Task statement = Repeat every line below exactly as it reads.

Dataset excerpt =
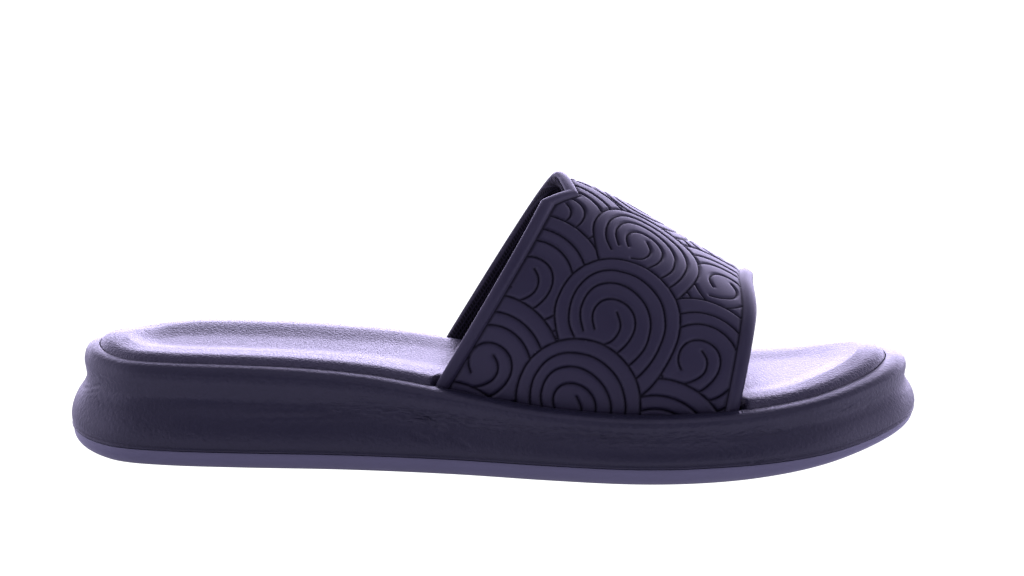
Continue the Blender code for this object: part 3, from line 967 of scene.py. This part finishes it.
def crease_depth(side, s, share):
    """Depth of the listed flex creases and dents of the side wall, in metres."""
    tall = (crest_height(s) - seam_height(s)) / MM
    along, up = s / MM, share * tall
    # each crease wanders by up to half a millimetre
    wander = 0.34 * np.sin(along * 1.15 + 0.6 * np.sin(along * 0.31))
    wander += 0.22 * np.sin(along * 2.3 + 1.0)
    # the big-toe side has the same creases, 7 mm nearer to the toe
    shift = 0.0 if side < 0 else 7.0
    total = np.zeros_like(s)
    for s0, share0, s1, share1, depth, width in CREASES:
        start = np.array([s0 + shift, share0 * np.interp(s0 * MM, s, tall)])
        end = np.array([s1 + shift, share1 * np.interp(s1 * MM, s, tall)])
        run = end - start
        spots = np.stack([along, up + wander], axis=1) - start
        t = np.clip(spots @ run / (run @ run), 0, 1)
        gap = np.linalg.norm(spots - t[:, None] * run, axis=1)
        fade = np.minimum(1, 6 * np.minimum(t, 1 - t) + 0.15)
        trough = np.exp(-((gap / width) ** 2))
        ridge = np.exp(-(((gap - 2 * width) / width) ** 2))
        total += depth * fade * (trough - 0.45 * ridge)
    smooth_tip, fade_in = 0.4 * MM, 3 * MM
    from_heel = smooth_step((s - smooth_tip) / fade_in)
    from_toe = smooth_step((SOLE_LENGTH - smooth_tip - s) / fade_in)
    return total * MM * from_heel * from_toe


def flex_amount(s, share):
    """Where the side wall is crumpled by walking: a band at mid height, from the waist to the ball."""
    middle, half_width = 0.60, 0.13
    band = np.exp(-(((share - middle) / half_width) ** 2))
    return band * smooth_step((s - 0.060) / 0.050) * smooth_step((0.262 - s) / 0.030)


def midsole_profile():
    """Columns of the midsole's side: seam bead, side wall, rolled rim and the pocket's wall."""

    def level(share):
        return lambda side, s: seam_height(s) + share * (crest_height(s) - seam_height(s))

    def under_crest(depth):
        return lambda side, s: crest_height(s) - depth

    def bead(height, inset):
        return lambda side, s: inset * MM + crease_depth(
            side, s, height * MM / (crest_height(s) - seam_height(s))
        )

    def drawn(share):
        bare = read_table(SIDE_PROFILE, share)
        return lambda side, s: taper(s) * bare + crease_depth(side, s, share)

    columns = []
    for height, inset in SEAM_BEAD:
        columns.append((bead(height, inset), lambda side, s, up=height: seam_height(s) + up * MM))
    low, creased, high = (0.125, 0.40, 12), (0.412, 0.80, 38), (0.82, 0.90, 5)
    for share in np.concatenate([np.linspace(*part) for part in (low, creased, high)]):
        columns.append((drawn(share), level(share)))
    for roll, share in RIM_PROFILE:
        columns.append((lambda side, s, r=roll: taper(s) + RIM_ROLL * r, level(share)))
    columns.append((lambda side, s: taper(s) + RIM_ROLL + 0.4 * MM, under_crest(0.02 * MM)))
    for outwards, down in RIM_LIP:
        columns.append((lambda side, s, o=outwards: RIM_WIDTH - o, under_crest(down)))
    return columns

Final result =
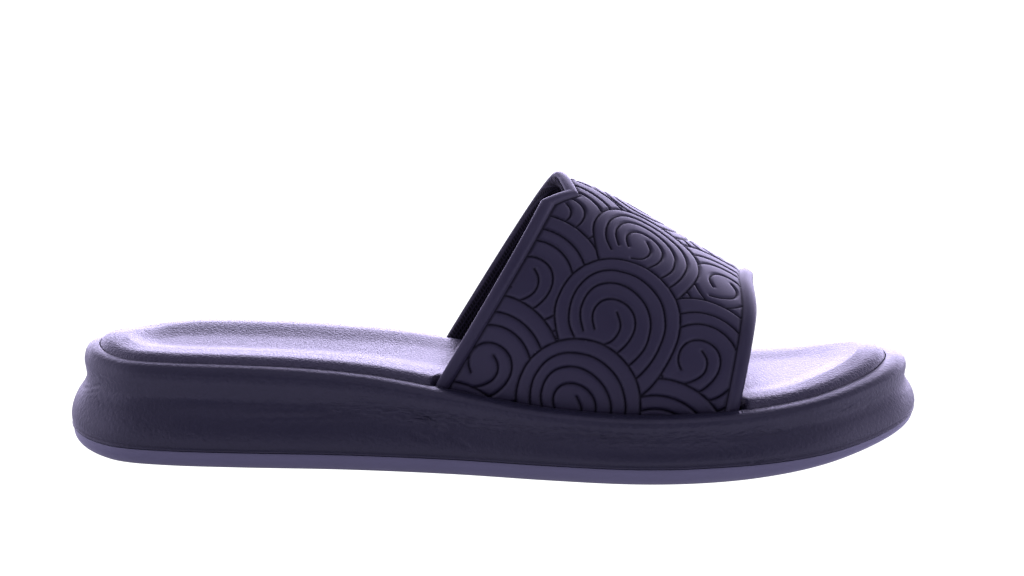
Continue the Blender code for this object: part 3, from line 967 of scene.py. This part finishes it.
def crease_depth(side, s, share):
    """Depth of the listed flex creases and dents of the side wall, in metres."""
    tall = (crest_height(s) - seam_height(s)) / MM
    along, up = s / MM, share * tall
    # each crease wanders by up to half a millimetre
    wander = 0.34 * np.sin(along * 1.15 + 0.6 * np.sin(along * 0.31))
    wander += 0.22 * np.sin(along * 2.3 + 1.0)
    # the big-toe side has the same creases, 7 mm nearer to the toe
    shift = 0.0 if side < 0 else 7.0
    total = np.zeros_like(s)
    for s0, share0, s1, share1, depth, width in CREASES:
        start = np.array([s0 + shift, share0 * np.interp(s0 * MM, s, tall)])
        end = np.array([s1 + shift, share1 * np.interp(s1 * MM, s, tall)])
        run = end - start
        spots = np.stack([along, up + wander], axis=1) - start
        t = np.clip(spots @ run / (run @ run), 0, 1)
        gap = np.linalg.norm(spots - t[:, None] * run, axis=1)
        fade = np.minimum(1, 6 * np.minimum(t, 1 - t) + 0.15)
        trough = np.exp(-((gap / width) ** 2))
        ridge = np.exp(-(((gap - 2 * width) / width) ** 2))
        total += depth * fade * (trough - 0.45 * ridge)
    smooth_tip, fade_in = 0.4 * MM, 3 * MM
    from_heel = smooth_step((s - smooth_tip) / fade_in)
    from_toe = smooth_step((SOLE_LENGTH - smooth_tip - s) / fade_in)
    return total * MM * from_heel * from_toe


def flex_amount(s, share):
    """Where the side wall is crumpled by walking: a band at mid height, from the waist to the ball."""
    middle, half_width = 0.60, 0.13
    band = np.exp(-(((share - middle) / half_width) ** 2))
    return band * smooth_step((s - 0.060) / 0.050) * smooth_step((0.262 - s) / 0.030)


def midsole_profile():
    """Columns of the midsole's side: seam bead, side wall, rolled rim and the pocket's wall."""

    def level(share):
        return lambda side, s: seam_height(s) + share * (crest_height(s) - seam_height(s))

    def under_crest(depth):
        return lambda side, s: crest_height(s) - depth

    def bead(height, inset):
        return lambda side, s: inset * MM + crease_depth(
            side, s, height * MM / (crest_height(s) - seam_height(s))
        )

    def drawn(share):
        bare = read_table(SIDE_PROFILE, share)
        return lambda side, s: taper(s) * bare + crease_depth(side, s, share)

    columns = []
    for height, inset in SEAM_BEAD:
        columns.append((bead(height, inset), lambda side, s, up=height: seam_height(s) + up * MM))
    low, creased, high = (0.125, 0.40, 12), (0.412, 0.80, 38), (0.82, 0.90, 5)
    for share in np.concatenate([np.linspace(*part) for part in (low, creased, high)]):
        columns.append((drawn(share), level(share)))
    for roll, share in RIM_PROFILE:
        columns.append((lambda side, s, r=roll: taper(s) + RIM_ROLL * r, level(share)))
    columns.append((lambda side, s: taper(s) + RIM_ROLL + 0.4 * MM, under_crest(0.02 * MM)))
    for outwards, down in RIM_LIP:
        columns.append((lambda side, s, o=outwards: RIM_WIDTH - o, under_crest(down)))
    return columns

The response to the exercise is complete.